Reproduce exactly the lines below, from the first through the one containing "Specular_IOR_Level=0.06)", and nothing more.
◆ ◆ ◆ ◆
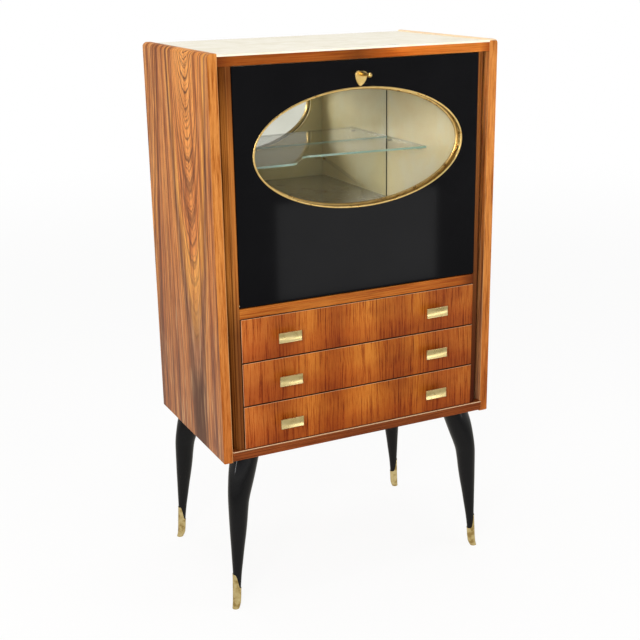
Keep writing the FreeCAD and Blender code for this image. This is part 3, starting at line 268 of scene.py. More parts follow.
def sideVeneer(look):
    # sliced rosewood veneer under clear lacquer: a flame of nested arches in honey, tan and dark brown,
    # with straight fine pores; the front edge is a plain straight-grained lipping
    material, add, shader, coords = startMaterial("slicedRosewoodVeneer", Roughness=0.4,
                                                  Specular_IOR_Level=0.06)

    def streaks(scale, detail, roughness):
        stretched = add("Mapping", {"Vector": coords, "Scale": scale})
        return add("TexNoise", {"Vector": stretched, "Scale": 1.0, "Detail": detail, "Roughness": roughness})

    alongX, alongY, alongZ = add("SeparateXYZ", {0: coords}).outputs
    wander, zigzag, steepening, wobble = (look[key] for key in ("wander", "zigzag", "steepening", "wobble"))
    moved = add("Math", {0: streaks((0, 7, 2.4), 2.0, 0.5), 1: wander, 2: -look["heartY"] - wander / 2},
                operation="MULTIPLY_ADD")
    across = add("Math", {0: alongY, 1: moved}, operation="ADD")
    drop = add("Math", {0: look["panelTop"], 1: alongZ}, operation="SUBTRACT")
    # flame: the ring is width squared (a little steeper far out) plus a depth that grows down the panel
    squared = add("Math", {0: across, 1: across}, operation="MULTIPLY")
    steeper = add("Math", {0: squared, 1: steepening, 2: 1.0}, operation="MULTIPLY_ADD")
    arms = add("Math", {0: squared, 1: steeper}, operation="MULTIPLY")
    turned = add("Math", {0: streaks((0, 75, 16), 1.0, 0.4), 1: zigzag, 2: -zigzag / 2},
                 operation="MULTIPLY_ADD")
    turnedDrop = add("Math", {0: drop, 1: turned}, operation="ADD")
    level = add("Math", {0: turnedDrop, 1: look["lastArch"], 2: look["archFade"]}, operation="SMOOTH_MIN")
    depth = add("Math", {0: level, 1: look["arch"], 2: -look["arch"] * look["firstArch"]},
                operation="MULTIPLY_ADD")
    ring = add("Math", {0: depth, 1: arms}, operation="ADD")
    flame = add("Math", {0: ring, 1: math.e}, operation="LOGARITHM")
    # the fan behind it: the flame's edge solved back to a width, then even steps to the back line
    left = add("Math", {0: look["flameEdge"], 1: depth}, operation="SUBTRACT")
    left = add("Math", {0: left, 1: 0.0012}, operation="MAXIMUM")
    root = add("Math", {0: left, 1: 4 * steepening, 2: 1.0}, operation="MULTIPLY_ADD")
    root = add("Math", {0: root}, operation="SQRT")
    edgeAt = add("Math", {0: root, 1: 0.5 / steepening, 2: -0.5 / steepening}, operation="MULTIPLY_ADD")
    edgeAt = add("Math", {0: edgeAt}, operation="SQRT")
    backAt = add("Math", {0: drop, 1: look["backLine"][1], 2: look["backLine"][0]}, operation="MULTIPLY_ADD")
    share = add("Math", {0: add("Math", {0: across, 1: edgeAt}, operation="SUBTRACT"),
                         1: add("Math", {0: backAt, 1: edgeAt}, operation="SUBTRACT")}, operation="DIVIDE")
    fan = add("Math", {0: share, 1: look["fanSpan"], 2: math.log(look["flameEdge"])},
              operation="MULTIPLY_ADD")
    outside = add("Math", {0: share, 1: 0.0}, operation="GREATER_THAN")
    measure = add("Mix", {0: outside, 2: flame, 3: fan}, data_type="FLOAT")
    measure = add("Math", {0: measure, 1: wobble / 2}, operation="SUBTRACT")
    measure = add("Math", {0: streaks((0, 110, 42), 3.0, 0.6), 1: wobble, 2: measure},
                  operation="MULTIPLY_ADD")
    # broad growth zones, then thin dark ring lines with finer and fainter ones between them
    low, high = look["measureEnds"]
    zone = add("MapRange", {"Value": measure, "From Min": low, "From Max": high})
    colour = add("ValToRGB", {0: zone}, stops=look["rings"])
    behind = add("Math", {0: share, 1: look["fanRings"], 2: math.sqrt(look["flameEdge"])},
                 operation="MULTIPLY_ADD")
    ringRoot = add("Mix", {0: outside, 2: add("Math", {0: ring}, operation="SQRT"), 3: behind},
                   data_type="FLOAT")
    followed = {"measure": measure, "root": ringRoot}
    for along, step, width, amount in look["ringLines"]:
        # the lines lie one step apart, stray to and fro and fade in and out
        count = add("Math", {0: followed[along], 1: step}, operation="DIVIDE")
        shift = add("TexNoise", {"W": count, "Scale": 0.4, "Detail": 1.0}, noise_dimensions="1D")
        count = add("Math", {0: shift, 1: look["lineShift"], 2: count}, operation="MULTIPLY_ADD")
        nearness = add("Math", {0: count, 1: 0.5}, operation="PINGPONG")
        line = add("MapRange", {"Value": nearness, "From Max": width, "To Min": amount, "To Max": 0.0},
                   interpolation_type="SMOOTHSTEP")
        faded = add("Math", {0: streaks((0, 14, 9), 1.0, 0.5), 1: 0.55}, operation="ADD")
        line = add("Math", {0: line, 1: faded}, operation="MULTIPLY", use_clamp=True)
        colour = add("Mix", {0: line, 6: colour, 7: look["lineTone"]}, **mixing)
    # the sapwood band that outlines the flame stays clear and golden
    sapwood = add("ValToRGB", {0: zone}, stops=look["sapwood"])
    sapwood = add("Math", {0: sapwood, 1: 0.4}, operation="MULTIPLY")
    colour = add("Mix", {0: sapwood, 6: colour, 7: "ffbe5c"}, **mixing)
    # soft upright bands about two centimetres wide
    bands = add("ValToRGB", {0: streaks((0, 52, 2.4), 3.0, 0.65)}, stops=look["bands"])
    colour = add("Mix", {0: 0.85, 6: colour, 7: bands}, **multiplying)
    # upright streaks 9 mm wide, stronger low down
    broad = add("ValToRGB", {0: streaks((0, 115, 8), 4.0, 0.7)}, stops=look["pores"])
    amount = add("MapRange", {"Value": drop, "From Min": 0.3, "From Max": 0.9, "To Min": 0.3, "To Max": 0.62})
    colour = add("Mix", {0: amount, 6: colour, 7: broad}, **multiplying)
    # pores: short dark dashes along the grain
    pores = streaks((0, 420, 16), 2.0, 0.7)
    colour = add("Mix", {0: 0.5, 6: colour, 7: add("ValToRGB", {0: pores}, stops=look["pores"])},
                 **multiplying)
    # the lower third is duller and browner
    dull = add("MapRange", {"Value": drop, **look["dullDrop"], "To Max": 0.8},
               interpolation_type="SMOOTHSTEP")
    colour = add("Mix", {0: dull, 6: colour, 7: "e2dad6"}, **multiplying)
    browner = add("Math", {0: dull, 1: 0.3}, operation="MULTIPLY")
    colour = add("Mix", {0: browner, 6: colour, 7: "a48878"}, **mixing)
    # pale strands between the streaks, mostly low down
    strand = add("MapRange", {"Value": streaks((0, 85, 6), 2.0, 0.6), "From Min": 0.54, "From Max": 0.66})
    strand = add("Math", {0: strand, 1: add("Math", {0: dull, 1: 0.35, 2: 0.12}, operation="MULTIPLY_ADD")},
                 operation="MULTIPLY")
    colour = add("Mix", {0: strand, 6: colour, 7: "f0c490"}, **mixing)
    # a dark knot shadow under the flame's tip
    under = add("MapRange", {"Value": turnedDrop, **look["knotDrop"]}, interpolation_type="SMOOTHSTEP")
    aside = add("Math", {0: across}, operation="ABSOLUTE")
    middle = add("MapRange", {"Value": aside, **look["knotAside"], "To Min": 0.78, "To Max": 0.0},
                 interpolation_type="SMOOTHSTEP")
    shadow = add("Math", {0: under, 1: middle}, operation="MULTIPLY")
    uneven = add("Math", {0: streaks((0, 60, 9), 2.0, 0.5), 1: 0.42}, operation="ADD")
    shadow = add("Math", {0: shadow, 1: uneven}, operation="MULTIPLY")
    colour = add("Mix", {0: shadow, 6: colour, 7: "54382a"}, **mixing)
    # a thin dark joint where the veneer meets the lipping
    joint = add("Math", {0: alongY, 1: look["panelFront"] + 1.3 * mm}, operation="LESS_THAN")
    joint = add("Math", {0: joint, 1: 0.6}, operation="MULTIPLY")
    colour = add("Mix", {0: joint, 6: colour, 7: "5a3418"}, **mixing)
    # the lipping on the front and back edges, its inner arris pale, mostly low down
    lipping = add("ValToRGB", {0: streaks((230, 60, 9), 5.0, 0.75)}, stops=look["lipping"])
    fromMiddle = add("Math", {0: alongX}, operation="ABSOLUTE")
    inner = add("Math", {0: fromMiddle, 1: look["lippingInner"]}, operation="LESS_THAN")
    paleArris = add("Math", {0: inner, 1: add("Math", {0: dull, 1: 0.5, 2: 0.16}, operation="MULTIPLY_ADD")},
               operation="MULTIPLY")
    lipping = add("Mix", {0: paleArris, 6: lipping, 7: "ecc890"}, **mixing)
    lipping = add("Mix", {0: dull, 6: lipping, 7: "e2c6b0"}, **multiplying)
    facing = add("SeparateXYZ", {0: add("TexCoord").outputs["Normal"]}).outputs["Y"]
    edge = add("Math", {0: add("Math", {0: facing}, operation="ABSOLUTE"), 1: 0.7}, operation="GREATER_THAN")
    colour = add("Mix", {0: edge, 6: colour, 7: lipping}, **mixing)
    # the right panel's top edge is bleached pale
    bleached = add("Math", {0: add("Math", {0: alongX, 1: 0.36}, operation="GREATER_THAN"),
                            1: add("Math", {0: drop, 1: 4 * mm}, operation="LESS_THAN")},
                   operation="MULTIPLY")
    bleached = add("Math", {0: bleached, 1: 0.8}, operation="MULTIPLY")
    colour = add("Mix", {0: bleached, 6: colour, 7: "f4dcb8"}, **mixing)
    bump = add("Bump", {"Height": pores, "Strength": 0.06, "Distance": 0.5 * mm})
    feed(shader, {"Base Color": colour, "Normal": bump})
    return material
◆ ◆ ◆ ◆
OUTPUT FOR THIS TASK:
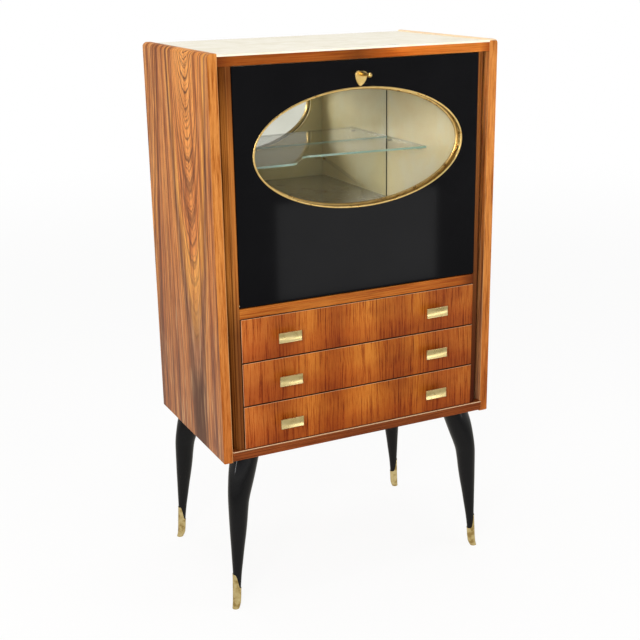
Keep writing the FreeCAD and Blender code for this image. This is part 3, starting at line 268 of scene.py. More parts follow.
def sideVeneer(look):
    # sliced rosewood veneer under clear lacquer: a flame of nested arches in honey, tan and dark brown,
    # with straight fine pores; the front edge is a plain straight-grained lipping
    material, add, shader, coords = startMaterial("slicedRosewoodVeneer", Roughness=0.4,
                                                  Specular_IOR_Level=0.06)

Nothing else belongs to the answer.